By Geoff Connell, Socitm president and CIO at Norfolk County Council

At a time when the news suggests the criminals are ahead in the cyber security race, we cannot afford to be complacent in our approach to protecting our information assets.

This is particularly when budgetary pressures and modern service delivery methods see us move more of our transactions online, interact with our residents and local business over the internet, exploit cloud services and work in increasingly complex partnership arrangements. 

The cyber threat opportunities are increasing and we need to understand the changes and take appropriate action.

Whilst we continue to invest in technology, it is our people that are our greatest asset, and ironically our greatest vulnerability. We must be proactive with our awareness raising and training. Throughout our organisations we need to encourage a culture which recognises the importance of protecting information and an understanding of the risks and mitigating actions they can take.

In order to protect our vital and sensitive information we should maintain a detailed information asset register, implement a good information governance with an appointed lead for information risk management. We need to define and understand the organisation's risk appetite and use this understanding to determine the areas where investments in technology, policy changes and training will deliver the highest value to protect the organisation.

No guarantees

Being resilient to cyber attacks and incidents will become an increasing priority as there are no guarantees that our defences will not be breached at some point. We can prepare by conducting regular cyber exercises that need not be technically sophisticated, but do need to focus on working together to solve problems and respond to incidents.

Good incident response and management will improve organisations' reaction time to deal with incidents, saving time and money in providing an efficient and effective recovery from cyber attacks and breaches of information security.

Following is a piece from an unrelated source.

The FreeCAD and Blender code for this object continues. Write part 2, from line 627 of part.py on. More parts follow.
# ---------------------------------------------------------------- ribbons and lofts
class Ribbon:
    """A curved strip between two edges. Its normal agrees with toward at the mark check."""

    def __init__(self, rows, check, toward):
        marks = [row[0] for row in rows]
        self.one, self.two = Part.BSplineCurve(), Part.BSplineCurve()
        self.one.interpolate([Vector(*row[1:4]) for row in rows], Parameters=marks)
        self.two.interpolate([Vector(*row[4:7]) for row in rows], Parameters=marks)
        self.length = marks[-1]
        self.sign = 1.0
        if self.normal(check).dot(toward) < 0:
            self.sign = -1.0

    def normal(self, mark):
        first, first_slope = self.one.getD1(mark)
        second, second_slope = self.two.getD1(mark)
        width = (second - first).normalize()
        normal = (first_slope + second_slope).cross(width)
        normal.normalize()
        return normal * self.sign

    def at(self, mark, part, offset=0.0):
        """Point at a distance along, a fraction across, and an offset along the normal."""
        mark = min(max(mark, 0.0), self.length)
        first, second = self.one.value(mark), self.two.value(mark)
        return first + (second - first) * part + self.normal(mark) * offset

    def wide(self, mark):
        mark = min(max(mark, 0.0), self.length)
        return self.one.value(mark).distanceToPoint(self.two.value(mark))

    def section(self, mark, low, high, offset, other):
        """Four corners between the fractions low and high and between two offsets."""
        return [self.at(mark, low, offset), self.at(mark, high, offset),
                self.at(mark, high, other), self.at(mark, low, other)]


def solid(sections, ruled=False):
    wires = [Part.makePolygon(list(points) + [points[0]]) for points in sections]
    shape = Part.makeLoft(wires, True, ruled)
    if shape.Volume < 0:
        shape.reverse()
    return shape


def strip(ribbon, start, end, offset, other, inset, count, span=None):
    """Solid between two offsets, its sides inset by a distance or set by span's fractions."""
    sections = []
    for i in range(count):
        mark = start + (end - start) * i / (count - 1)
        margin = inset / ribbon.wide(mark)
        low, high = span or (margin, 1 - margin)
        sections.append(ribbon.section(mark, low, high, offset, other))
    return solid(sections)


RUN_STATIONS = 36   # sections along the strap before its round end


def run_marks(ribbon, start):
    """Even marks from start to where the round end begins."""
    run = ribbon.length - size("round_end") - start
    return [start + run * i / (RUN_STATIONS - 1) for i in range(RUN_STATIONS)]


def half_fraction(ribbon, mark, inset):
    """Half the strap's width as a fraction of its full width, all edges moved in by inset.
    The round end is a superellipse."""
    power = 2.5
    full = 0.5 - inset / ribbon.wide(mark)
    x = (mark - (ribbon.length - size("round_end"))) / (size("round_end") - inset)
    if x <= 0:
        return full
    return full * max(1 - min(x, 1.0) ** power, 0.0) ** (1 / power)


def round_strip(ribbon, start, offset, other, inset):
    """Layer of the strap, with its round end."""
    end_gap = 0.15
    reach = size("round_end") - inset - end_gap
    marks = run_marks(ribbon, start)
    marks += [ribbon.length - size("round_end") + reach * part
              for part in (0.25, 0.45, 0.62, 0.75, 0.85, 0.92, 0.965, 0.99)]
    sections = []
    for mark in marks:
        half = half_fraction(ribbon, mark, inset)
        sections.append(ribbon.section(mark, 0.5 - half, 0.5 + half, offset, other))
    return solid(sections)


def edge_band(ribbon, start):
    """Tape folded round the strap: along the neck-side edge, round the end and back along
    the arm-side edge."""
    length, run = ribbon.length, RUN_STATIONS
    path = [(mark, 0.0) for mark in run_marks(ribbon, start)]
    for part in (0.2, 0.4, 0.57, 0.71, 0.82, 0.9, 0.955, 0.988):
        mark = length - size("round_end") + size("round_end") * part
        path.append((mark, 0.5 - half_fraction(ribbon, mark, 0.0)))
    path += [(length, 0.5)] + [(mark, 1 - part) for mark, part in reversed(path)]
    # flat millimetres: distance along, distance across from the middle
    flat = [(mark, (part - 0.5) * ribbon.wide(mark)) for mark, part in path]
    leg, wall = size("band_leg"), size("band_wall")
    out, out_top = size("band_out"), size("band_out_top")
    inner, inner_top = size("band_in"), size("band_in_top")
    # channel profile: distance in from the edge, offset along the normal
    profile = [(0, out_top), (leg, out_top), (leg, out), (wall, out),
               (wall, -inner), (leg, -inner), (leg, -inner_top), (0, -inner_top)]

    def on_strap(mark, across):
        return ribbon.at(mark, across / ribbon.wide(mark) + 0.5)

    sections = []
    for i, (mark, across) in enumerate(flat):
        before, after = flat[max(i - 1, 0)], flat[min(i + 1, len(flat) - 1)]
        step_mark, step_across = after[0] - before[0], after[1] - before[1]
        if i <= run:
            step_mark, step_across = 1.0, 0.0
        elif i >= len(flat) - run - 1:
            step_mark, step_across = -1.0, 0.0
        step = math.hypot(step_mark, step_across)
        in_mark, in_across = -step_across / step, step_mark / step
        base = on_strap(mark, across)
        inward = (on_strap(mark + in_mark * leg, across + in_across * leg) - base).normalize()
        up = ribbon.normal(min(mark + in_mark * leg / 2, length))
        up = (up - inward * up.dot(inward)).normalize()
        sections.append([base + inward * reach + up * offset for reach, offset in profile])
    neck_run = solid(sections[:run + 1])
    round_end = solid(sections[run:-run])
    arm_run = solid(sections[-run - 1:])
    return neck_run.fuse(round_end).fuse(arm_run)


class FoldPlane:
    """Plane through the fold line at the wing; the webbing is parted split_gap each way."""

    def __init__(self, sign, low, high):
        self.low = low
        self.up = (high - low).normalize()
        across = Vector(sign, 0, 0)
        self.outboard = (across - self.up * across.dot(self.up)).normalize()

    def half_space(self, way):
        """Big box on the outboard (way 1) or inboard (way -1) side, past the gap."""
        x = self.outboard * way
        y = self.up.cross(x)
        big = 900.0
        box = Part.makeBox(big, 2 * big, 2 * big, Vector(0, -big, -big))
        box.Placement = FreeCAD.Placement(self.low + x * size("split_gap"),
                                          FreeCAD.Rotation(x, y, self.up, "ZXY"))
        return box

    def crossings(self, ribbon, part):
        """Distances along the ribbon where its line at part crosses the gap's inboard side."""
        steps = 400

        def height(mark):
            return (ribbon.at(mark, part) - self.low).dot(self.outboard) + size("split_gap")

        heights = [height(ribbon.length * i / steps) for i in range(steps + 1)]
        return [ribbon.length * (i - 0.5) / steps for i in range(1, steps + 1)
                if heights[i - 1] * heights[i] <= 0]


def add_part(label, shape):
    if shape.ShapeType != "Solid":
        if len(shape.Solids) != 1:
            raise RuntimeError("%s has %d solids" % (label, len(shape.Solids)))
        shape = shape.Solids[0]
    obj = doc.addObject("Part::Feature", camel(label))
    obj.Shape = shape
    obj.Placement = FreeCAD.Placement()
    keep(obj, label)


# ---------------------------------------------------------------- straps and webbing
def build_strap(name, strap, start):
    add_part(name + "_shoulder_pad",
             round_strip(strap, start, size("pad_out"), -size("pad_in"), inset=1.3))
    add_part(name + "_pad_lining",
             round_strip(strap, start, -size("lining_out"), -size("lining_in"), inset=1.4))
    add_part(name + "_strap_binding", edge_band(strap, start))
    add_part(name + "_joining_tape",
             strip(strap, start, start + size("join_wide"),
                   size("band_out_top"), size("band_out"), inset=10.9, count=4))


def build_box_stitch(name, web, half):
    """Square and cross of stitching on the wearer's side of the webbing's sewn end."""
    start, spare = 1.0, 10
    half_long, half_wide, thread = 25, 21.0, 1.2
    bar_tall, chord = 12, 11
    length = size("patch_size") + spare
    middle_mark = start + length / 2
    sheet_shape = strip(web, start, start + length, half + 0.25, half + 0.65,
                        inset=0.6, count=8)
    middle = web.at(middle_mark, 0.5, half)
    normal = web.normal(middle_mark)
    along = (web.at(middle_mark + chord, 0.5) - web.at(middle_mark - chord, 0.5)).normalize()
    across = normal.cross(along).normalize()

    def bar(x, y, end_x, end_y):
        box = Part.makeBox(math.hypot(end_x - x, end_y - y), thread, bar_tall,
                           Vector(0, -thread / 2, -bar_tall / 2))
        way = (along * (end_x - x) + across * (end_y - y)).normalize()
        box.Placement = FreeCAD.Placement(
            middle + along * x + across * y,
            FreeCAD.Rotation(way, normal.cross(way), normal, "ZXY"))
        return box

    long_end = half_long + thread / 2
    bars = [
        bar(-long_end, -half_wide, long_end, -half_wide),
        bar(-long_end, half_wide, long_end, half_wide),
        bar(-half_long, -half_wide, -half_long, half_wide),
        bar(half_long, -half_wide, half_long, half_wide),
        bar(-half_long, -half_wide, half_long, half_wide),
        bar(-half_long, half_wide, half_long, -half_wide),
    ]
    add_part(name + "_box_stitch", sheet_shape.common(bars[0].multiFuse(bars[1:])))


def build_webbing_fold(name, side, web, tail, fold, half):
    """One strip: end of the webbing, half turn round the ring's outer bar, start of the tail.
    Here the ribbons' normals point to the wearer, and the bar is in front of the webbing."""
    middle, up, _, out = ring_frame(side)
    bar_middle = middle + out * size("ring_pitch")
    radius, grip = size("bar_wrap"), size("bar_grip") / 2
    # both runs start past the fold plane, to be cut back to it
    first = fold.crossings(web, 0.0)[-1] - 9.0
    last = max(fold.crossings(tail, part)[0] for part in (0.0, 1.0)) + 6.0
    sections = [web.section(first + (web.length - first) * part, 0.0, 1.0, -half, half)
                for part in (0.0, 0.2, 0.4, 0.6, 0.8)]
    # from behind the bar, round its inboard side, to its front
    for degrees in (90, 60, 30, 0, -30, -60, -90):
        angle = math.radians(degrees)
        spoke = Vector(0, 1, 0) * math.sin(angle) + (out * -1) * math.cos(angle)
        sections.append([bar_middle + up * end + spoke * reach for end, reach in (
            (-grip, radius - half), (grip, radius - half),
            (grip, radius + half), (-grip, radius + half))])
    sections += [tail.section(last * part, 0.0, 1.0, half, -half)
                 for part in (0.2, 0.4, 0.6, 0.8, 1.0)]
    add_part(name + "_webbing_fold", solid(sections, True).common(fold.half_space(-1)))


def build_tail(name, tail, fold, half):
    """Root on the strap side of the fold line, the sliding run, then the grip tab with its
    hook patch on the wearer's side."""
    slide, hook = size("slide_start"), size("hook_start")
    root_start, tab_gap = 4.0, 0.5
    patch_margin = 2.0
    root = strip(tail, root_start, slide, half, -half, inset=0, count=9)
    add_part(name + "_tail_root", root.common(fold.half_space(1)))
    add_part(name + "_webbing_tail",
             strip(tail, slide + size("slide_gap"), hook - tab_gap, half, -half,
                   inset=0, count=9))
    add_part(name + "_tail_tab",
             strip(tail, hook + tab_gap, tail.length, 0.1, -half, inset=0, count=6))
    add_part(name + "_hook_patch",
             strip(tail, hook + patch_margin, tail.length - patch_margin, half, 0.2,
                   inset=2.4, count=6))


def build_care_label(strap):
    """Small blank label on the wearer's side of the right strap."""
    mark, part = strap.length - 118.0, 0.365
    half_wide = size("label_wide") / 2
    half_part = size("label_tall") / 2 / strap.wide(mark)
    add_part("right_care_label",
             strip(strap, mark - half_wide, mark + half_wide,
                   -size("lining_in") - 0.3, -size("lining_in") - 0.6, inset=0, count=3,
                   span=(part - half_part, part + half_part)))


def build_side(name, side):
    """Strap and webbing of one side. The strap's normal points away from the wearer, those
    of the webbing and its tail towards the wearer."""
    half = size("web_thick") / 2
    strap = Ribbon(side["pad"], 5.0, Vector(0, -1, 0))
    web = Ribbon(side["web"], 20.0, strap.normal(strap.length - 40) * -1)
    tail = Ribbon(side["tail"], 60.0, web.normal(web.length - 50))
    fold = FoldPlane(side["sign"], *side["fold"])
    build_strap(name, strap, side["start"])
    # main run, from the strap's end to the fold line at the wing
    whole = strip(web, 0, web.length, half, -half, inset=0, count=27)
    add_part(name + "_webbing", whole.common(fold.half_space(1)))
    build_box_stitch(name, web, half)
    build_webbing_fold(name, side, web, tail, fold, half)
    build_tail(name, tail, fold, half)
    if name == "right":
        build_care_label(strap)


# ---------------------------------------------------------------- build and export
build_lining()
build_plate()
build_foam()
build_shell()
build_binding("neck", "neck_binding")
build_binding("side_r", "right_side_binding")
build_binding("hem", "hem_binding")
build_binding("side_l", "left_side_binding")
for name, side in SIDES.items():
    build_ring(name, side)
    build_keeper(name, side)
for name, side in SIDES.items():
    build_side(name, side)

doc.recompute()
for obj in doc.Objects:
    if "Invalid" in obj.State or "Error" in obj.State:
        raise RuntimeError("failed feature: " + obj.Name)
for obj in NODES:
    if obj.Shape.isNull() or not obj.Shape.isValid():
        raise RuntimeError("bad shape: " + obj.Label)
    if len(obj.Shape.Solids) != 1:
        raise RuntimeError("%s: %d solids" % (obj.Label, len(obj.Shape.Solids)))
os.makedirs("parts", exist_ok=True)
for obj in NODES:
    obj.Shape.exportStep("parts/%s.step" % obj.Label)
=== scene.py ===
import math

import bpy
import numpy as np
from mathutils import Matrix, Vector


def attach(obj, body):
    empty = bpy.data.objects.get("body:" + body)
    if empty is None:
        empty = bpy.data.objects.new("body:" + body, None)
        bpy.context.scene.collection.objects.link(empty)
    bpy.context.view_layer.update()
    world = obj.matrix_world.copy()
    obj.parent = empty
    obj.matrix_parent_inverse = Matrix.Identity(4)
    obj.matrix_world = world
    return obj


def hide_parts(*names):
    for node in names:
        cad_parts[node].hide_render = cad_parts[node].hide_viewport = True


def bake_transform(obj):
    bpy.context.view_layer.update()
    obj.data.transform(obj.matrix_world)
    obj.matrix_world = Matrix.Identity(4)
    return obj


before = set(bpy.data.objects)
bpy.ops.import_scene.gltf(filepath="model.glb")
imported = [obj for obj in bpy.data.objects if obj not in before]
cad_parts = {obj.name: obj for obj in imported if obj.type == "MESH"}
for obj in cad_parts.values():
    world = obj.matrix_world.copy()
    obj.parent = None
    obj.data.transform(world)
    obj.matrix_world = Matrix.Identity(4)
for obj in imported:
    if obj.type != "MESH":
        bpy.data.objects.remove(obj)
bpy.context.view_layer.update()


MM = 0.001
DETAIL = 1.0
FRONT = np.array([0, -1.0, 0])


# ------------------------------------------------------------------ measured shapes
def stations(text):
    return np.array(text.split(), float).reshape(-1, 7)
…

The General Data Protection Regulation (GDPR), will come into effect from May 2018. Organisations need to prepare now, by strengthening their governance, ensuring they have appropriately qualified expertise available and by reviewing internal processes. Staff training and testing will be even more important, as will effective incident management and response.

Hygiene impact

Cyber hygiene - getting the basics right - will have the biggest immediate impact. Keep the approach to cyber resilience simple, understandable and measurable: the local public services mantra of 'simplify, standardise and share' applies to cyber resilience. Good awareness raising, training and response will take an organisation a long way.

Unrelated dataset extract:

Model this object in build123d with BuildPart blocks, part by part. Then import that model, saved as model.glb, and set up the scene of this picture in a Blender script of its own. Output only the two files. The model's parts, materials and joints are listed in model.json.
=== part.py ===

There must be board level leadership and scrutiny. This is a corporate issue, to protect the information and personal data we hold. Criminals need not keep the upper hand, if we all work towards simple cyber hygiene, work together and support each other.

On that note, I welcome the focus in the 2016-21 National Cyber Security Strategy and the creation of the National Cyber Security Centre as reflecting the importance of the topic, the need for funding, and the capacity to help the public sector keep safe and secure in this increasingly digital, connected, online world.